Overcoming Obstacles to a Deep Life
Even with a plan, obstacles such as burnout, cultural pressure, and misconceptions about creativity can derail progress. It is essential to address the psychological barriers that prevent the execution of a Master Narrative.
Clarifying Creativity and Discipline
There is a pervasive myth that structure kills creativity. Cultural critics often create a false dichotomy between the "structured automaton" and the "free-spirited creative." However, professional creatives know this is incorrect. The real dichotomy is between creativity and distraction.
To produce meaningful work or build a meaningful life, you must fight against entropy and digital diversion. Structure, scheduling, and discipline are the bulwarks that protect the mental space required for creativity. As director John M. Chu notes, creativity isn't magic; it is the result of rigorous work and protected time.
Navigating Student Life and Early Career
For younger individuals, specifically students, the pressure to grind can lead to early burnout. The "Zen Valedictorian" approach suggests a different path:
- Underschedule: The source of stress is often volume, not difficulty. Taking fewer classes allows for depth.

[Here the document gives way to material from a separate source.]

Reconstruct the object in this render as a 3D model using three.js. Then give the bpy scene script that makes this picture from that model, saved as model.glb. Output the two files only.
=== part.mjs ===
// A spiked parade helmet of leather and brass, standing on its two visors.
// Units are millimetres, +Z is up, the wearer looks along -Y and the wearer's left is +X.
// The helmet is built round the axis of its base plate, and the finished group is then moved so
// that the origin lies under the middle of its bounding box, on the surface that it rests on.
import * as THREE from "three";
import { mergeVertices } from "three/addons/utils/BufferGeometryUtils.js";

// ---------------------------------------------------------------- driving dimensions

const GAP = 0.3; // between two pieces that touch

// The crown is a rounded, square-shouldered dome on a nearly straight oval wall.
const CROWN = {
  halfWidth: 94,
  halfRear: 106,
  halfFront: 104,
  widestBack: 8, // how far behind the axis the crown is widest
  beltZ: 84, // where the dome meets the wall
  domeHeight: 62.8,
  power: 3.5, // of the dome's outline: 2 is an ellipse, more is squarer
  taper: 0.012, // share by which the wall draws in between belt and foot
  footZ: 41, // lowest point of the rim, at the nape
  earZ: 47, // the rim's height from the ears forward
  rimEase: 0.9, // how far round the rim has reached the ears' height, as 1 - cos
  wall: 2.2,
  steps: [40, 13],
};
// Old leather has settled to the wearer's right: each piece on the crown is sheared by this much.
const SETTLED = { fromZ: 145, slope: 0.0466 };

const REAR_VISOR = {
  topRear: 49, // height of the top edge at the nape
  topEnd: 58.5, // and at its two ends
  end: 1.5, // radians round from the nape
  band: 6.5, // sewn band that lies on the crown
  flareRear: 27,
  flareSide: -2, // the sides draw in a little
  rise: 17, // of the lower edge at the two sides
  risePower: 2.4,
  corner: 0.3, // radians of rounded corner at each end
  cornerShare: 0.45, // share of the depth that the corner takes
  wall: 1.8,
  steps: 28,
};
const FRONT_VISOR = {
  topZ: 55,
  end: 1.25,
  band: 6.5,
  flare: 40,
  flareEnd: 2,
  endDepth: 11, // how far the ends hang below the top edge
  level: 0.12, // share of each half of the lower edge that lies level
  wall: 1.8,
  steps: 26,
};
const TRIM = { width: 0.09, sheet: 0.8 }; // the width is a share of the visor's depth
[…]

- The Romantic Scholar: Invest psychologically in your studies. Read beyond the syllabus. Romanticize the act of learning (e.g., reading philosophy by a fireplace).
- Ignore the "Grind" narrative: No admissions officer or employer cares how much you suffered. They care about the quality of the result.
Conclusion
The transition from a distracted, reactive existence to a deep, intentional life does not happen via a single epiphany. It is a process of systematic discovery. By utilizing the fall season to reset, rejecting simplistic Grand Goals, and adopting Structured Journaling, you can clarify exactly what you want.
Remember that your Master Narrative is a working document. It is not a lifelong sentence, but a guide for the next decade. As you grow, your values will evolve, and so will your narrative. The objective is not to predict your future perfectly, but to have a clear, compelling target that allows you to escape mediocrity and build a life of resonance.